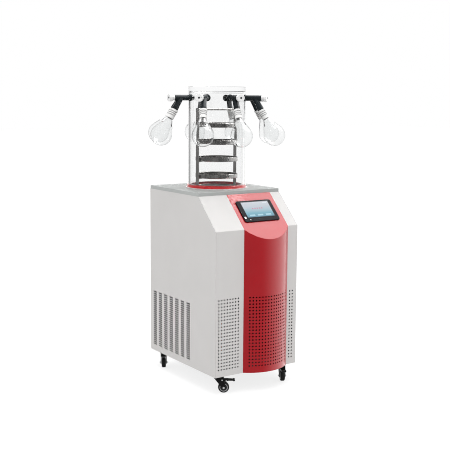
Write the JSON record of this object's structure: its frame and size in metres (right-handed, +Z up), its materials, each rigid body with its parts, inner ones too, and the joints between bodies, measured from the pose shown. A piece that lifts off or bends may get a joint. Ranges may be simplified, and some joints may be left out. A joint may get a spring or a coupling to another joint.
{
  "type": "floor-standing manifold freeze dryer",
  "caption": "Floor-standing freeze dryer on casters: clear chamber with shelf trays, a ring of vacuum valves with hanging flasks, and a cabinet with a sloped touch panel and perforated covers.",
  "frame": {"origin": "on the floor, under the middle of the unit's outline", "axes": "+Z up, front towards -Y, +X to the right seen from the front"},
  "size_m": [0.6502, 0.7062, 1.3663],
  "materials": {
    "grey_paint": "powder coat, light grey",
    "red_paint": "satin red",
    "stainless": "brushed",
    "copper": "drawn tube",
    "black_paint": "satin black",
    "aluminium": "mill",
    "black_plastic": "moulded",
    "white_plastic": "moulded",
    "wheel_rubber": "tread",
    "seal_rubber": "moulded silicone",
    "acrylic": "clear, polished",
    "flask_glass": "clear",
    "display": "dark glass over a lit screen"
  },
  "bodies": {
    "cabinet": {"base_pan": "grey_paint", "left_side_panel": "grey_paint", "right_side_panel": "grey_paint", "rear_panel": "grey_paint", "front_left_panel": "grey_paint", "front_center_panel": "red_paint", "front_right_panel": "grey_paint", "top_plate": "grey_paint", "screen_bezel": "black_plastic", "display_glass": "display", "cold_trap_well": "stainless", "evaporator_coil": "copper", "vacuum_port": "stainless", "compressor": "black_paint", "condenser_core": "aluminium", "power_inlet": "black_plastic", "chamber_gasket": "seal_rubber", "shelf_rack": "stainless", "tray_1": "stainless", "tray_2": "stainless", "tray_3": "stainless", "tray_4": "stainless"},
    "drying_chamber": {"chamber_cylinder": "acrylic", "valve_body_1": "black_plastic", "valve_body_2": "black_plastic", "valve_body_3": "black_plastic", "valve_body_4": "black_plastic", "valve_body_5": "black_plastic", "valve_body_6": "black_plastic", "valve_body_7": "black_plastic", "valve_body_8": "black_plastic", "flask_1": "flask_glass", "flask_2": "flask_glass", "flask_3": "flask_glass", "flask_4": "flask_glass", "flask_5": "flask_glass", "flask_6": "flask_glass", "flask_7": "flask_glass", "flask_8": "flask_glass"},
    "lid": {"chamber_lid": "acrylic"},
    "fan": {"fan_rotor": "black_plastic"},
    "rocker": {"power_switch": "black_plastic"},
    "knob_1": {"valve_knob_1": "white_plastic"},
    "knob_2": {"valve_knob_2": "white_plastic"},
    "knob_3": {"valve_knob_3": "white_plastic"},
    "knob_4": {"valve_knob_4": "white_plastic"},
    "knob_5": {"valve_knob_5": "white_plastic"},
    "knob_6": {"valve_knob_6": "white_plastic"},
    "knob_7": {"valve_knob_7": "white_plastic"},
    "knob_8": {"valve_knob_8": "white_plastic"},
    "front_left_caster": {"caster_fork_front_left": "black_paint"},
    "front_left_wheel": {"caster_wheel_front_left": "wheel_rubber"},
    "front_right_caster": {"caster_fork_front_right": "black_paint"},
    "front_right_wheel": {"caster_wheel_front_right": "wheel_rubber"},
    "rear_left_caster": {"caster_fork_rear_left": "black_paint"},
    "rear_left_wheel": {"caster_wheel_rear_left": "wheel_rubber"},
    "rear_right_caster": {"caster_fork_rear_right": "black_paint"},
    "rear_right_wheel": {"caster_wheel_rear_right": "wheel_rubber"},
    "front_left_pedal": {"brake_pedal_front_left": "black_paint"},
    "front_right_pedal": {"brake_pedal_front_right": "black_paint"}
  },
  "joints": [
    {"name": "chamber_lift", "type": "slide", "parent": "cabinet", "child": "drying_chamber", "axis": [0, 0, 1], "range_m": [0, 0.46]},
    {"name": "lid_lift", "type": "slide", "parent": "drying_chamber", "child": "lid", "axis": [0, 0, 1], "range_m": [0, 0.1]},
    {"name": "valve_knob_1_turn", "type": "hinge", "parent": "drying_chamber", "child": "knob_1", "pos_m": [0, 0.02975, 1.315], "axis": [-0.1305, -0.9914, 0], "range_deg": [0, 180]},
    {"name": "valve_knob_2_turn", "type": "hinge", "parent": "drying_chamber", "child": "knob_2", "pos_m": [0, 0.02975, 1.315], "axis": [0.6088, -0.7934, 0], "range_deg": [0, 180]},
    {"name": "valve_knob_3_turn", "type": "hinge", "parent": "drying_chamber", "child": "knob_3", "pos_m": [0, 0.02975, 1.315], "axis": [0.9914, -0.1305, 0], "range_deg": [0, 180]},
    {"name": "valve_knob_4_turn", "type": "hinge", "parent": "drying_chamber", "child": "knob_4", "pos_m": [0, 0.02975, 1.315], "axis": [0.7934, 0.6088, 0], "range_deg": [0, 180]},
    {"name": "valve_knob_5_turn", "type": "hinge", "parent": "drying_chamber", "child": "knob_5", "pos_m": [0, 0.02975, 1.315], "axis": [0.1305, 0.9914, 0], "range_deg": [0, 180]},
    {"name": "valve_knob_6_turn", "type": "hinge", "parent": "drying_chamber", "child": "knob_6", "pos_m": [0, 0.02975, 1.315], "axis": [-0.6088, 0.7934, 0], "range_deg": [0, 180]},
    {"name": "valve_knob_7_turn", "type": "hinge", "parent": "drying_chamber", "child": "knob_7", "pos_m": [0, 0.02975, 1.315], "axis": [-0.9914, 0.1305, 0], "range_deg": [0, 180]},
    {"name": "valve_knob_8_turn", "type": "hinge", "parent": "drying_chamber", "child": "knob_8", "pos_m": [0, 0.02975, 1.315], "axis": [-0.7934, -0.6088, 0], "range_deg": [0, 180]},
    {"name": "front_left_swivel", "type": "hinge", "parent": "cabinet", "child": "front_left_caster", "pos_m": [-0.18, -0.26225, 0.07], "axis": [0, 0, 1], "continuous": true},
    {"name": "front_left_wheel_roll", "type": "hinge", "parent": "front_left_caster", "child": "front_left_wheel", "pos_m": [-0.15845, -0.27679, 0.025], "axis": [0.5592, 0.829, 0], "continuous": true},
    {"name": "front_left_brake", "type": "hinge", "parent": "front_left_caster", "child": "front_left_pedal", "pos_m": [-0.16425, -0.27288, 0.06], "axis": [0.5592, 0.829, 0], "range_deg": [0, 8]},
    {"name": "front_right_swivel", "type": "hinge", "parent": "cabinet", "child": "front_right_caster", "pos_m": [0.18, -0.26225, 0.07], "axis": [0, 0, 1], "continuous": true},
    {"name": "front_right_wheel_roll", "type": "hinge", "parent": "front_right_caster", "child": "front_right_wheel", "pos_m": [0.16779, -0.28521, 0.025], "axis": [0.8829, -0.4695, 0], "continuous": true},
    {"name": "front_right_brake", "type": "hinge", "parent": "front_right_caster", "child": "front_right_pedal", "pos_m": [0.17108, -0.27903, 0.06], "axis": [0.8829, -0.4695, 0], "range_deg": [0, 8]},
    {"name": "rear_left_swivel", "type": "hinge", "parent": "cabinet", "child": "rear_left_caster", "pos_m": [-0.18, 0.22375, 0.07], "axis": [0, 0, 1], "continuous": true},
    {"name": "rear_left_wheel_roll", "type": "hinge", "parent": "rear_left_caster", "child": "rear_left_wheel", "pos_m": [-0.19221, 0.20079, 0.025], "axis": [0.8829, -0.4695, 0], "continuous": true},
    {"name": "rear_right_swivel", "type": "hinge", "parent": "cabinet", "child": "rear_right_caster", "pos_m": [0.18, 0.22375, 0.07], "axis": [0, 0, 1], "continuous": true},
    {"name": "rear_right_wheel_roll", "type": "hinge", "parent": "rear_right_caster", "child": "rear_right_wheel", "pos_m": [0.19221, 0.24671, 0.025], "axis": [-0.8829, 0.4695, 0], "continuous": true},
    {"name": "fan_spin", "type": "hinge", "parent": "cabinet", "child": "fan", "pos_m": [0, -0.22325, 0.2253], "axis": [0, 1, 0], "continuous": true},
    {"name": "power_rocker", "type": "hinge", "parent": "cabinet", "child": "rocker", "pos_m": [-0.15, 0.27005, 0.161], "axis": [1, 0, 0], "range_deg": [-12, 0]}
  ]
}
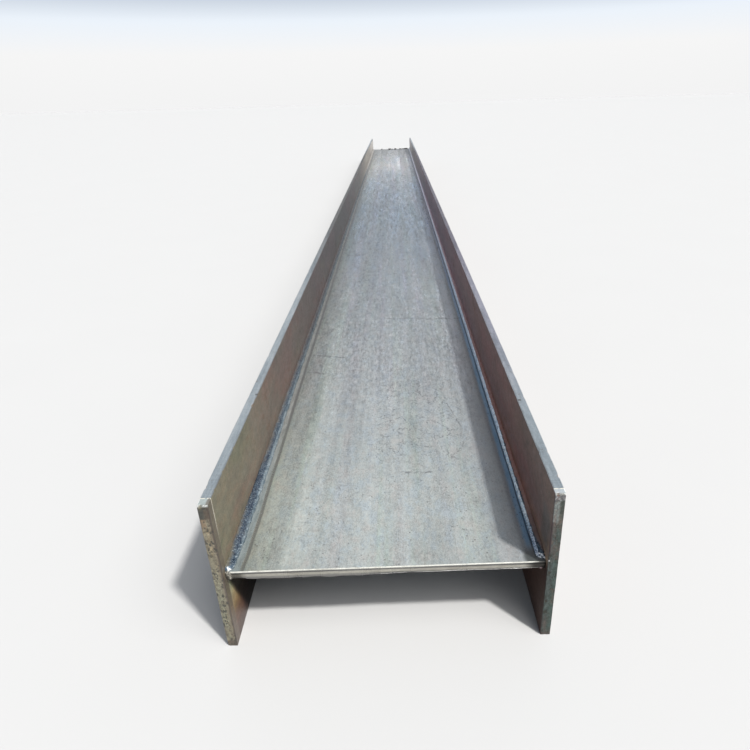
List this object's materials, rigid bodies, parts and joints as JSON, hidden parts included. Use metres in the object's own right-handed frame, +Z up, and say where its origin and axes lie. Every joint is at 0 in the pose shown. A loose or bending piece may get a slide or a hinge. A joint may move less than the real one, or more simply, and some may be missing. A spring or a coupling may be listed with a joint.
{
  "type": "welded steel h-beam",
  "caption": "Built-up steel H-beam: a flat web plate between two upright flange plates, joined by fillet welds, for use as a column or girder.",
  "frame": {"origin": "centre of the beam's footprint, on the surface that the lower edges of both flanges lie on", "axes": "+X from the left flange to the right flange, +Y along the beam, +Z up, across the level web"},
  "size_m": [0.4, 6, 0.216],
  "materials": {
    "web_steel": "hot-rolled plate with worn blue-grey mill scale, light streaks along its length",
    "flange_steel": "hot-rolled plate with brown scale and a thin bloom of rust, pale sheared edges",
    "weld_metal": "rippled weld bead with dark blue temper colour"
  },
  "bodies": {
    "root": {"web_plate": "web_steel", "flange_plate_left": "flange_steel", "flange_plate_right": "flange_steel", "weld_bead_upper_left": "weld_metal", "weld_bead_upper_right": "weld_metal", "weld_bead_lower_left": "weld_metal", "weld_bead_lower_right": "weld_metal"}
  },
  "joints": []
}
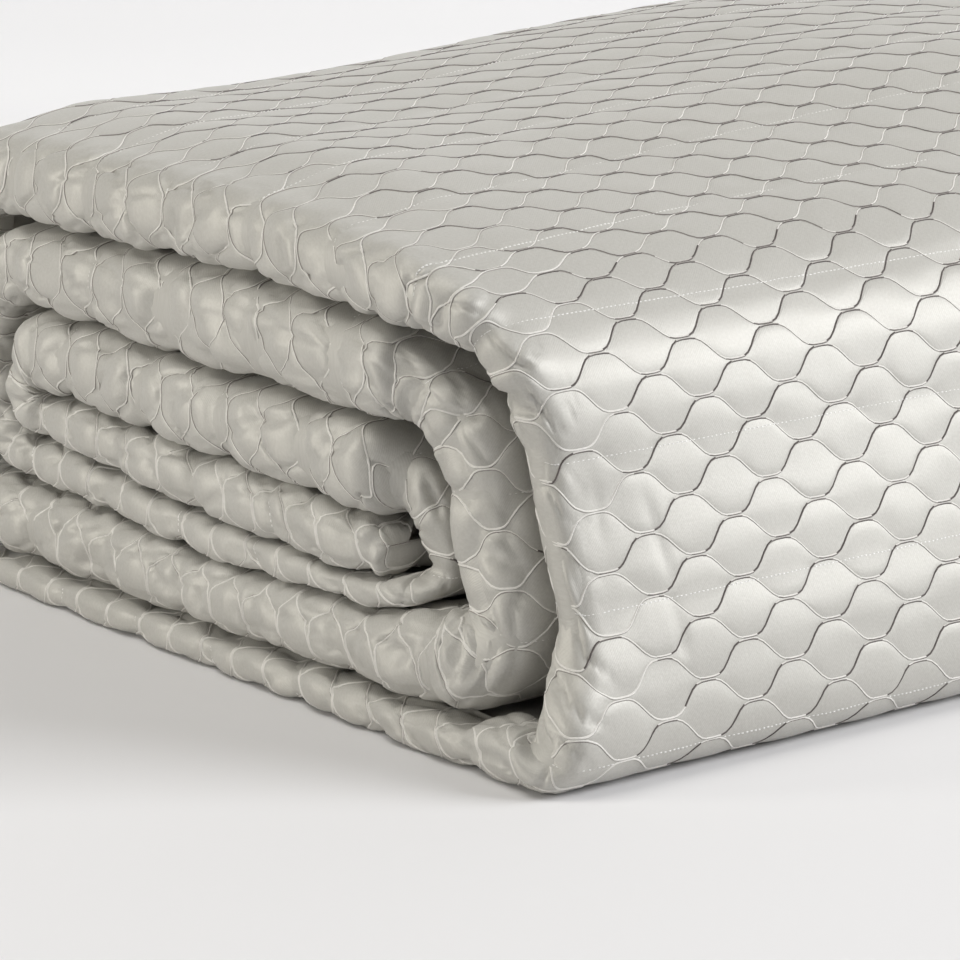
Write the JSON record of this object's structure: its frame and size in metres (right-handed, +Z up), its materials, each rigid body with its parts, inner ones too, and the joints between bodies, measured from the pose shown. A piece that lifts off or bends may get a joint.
*-*-*
-- THE PROBLEM --
Pick out every line holding the string "slide" and return it.

-- WORKED ANSWER --
    {"name": "chamber_lift", "type": "slide", "parent": "cabinet", "child": "drying_chamber", "axis": [0, 0, 1], "range_m": [0, 0.46]},
    {"name": "lid_lift", "type": "slide", "parent": "drying_chamber", "child": "lid", "axis": [0, 0, 1], "range_m": [0, 0.1]},
List this object's materials, rigid bodies, parts and joints as JSON, hidden parts included. Use metres in the object's own right-handed frame, +Z up, and say where its origin and axes lie. Every joint is at 0 in the pose shown. A loose or bending piece may get a slide or a hinge. A joint may move less than the real one, or more simply, and some may be missing. A spring or a coupling may be listed with a joint.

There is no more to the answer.